Energy efficiency, developing circular economies, and efforts to halt deforestation have also been identified as areas of collaboration.
Such teamwork will not also be straightforward, however. “Wherever you have an intellectual property issue … it gets much more fraught,” said Ilaria Mazzocco, of the Center for Strategic and International Studies, noting the competitive tensions over the development of clean energy technologies.
Ultimately, US–China relations will need stability to gradually improve bilateral relations and rebuild trust, Liu Yuanling, an assistant professor at the Institute of America Studies at the Chinese Academy of Social Sciences, told China Dialogue.
But elections in Taiwan and the US next year risk injecting uncertainty into relations and could thwart fragile gains.
Liu said the US needed to demonstrate “stable” commitment to climate cooperation as “many people [in China] are worrying about the climate attitude of the next US president”.
Former President Donald Trump, who is hawkish on China and temporarily withdrew the US from the Paris Agreement, is favourite to stand as the Republican nominee, according to polls.

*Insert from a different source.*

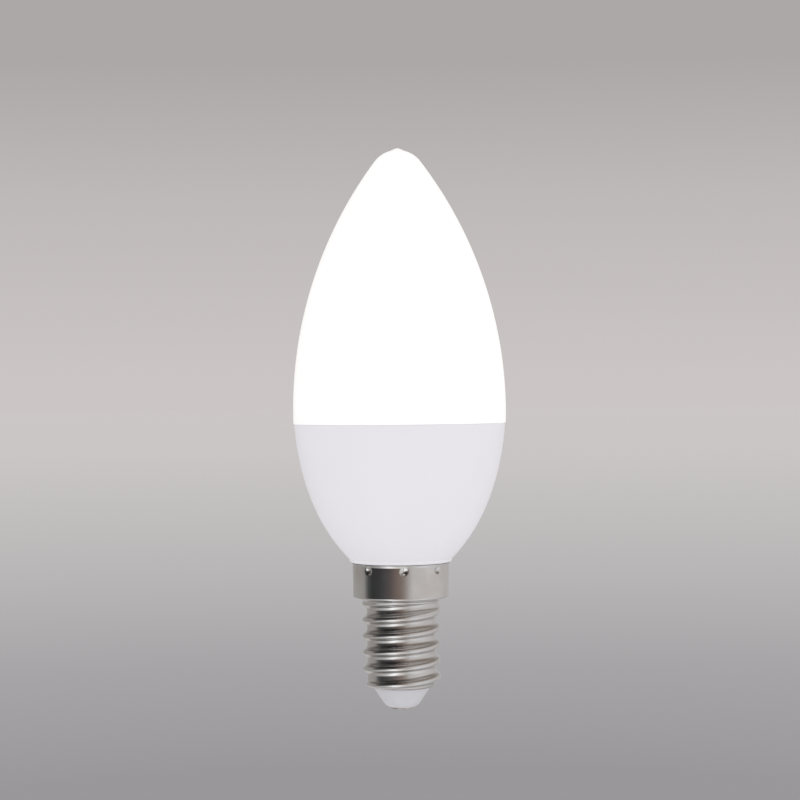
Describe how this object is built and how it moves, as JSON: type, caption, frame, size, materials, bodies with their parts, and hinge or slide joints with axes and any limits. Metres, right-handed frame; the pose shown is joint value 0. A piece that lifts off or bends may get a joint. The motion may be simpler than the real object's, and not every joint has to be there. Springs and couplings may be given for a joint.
{
  "type": "candle bulb",
  "caption": "Slim candle-shaped lamp with an opal glowing cover, a white tapered housing and a threaded metal cap with an insulated centre contact.",
  "frame": {"origin": "lowest point of the centre contact, on the lamp's axis", "axes": "+Z along the lamp's axis from the cap to the tip, -Y towards the eye, +X to the right"},
  "size_m": [0.037, 0.037, 0.0976],
  "materials": {
    "opal_diffuser": "opal, frosted, glowing",
    "white_housing": "matt moulded",
    "nickel_plate": "bright nickel plating on rolled brass",
    "insulator": "matt moulded",
    "contact_tin": "dull tin plating"
  },
  "bodies": {
    "root": {"diffuser": "opal_diffuser", "housing": "white_housing", "screw_shell": "nickel_plate", "insulator": "insulator", "centre_contact": "contact_tin"}
  },
  "joints": []
}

Regardless of the next White House resident, climate cooperation at the sub-national level offers a reliable way forward, argues Fan Dai, director of the California-China Climate Institute.
California has a strong track record of collaborating with Chinese provinces, cities, and research institutions on climate action and these ties recently got stronger.
In a highly successful climate-themed trip to China last month, California Governor Gavin Newsom signed five agreements to strengthen collaboration with Chinese actors, including learning from Jiangsu province about how it rapidly scaled up its offshore wind capacity.
Dai, who accompanied Newsom on the “icebreaking” trip, said the governor’s meeting with President Xi provided “the highest level endorsement for sub-national climate cooperation”.
Beijing and Washington’s intention to host a high-level event on subnational climate action in the first half of 2024 could provide the grounds to expand such cooperation.
For Dai, this sub-national dialogue is an “important starting point for a new era of US–China relations”.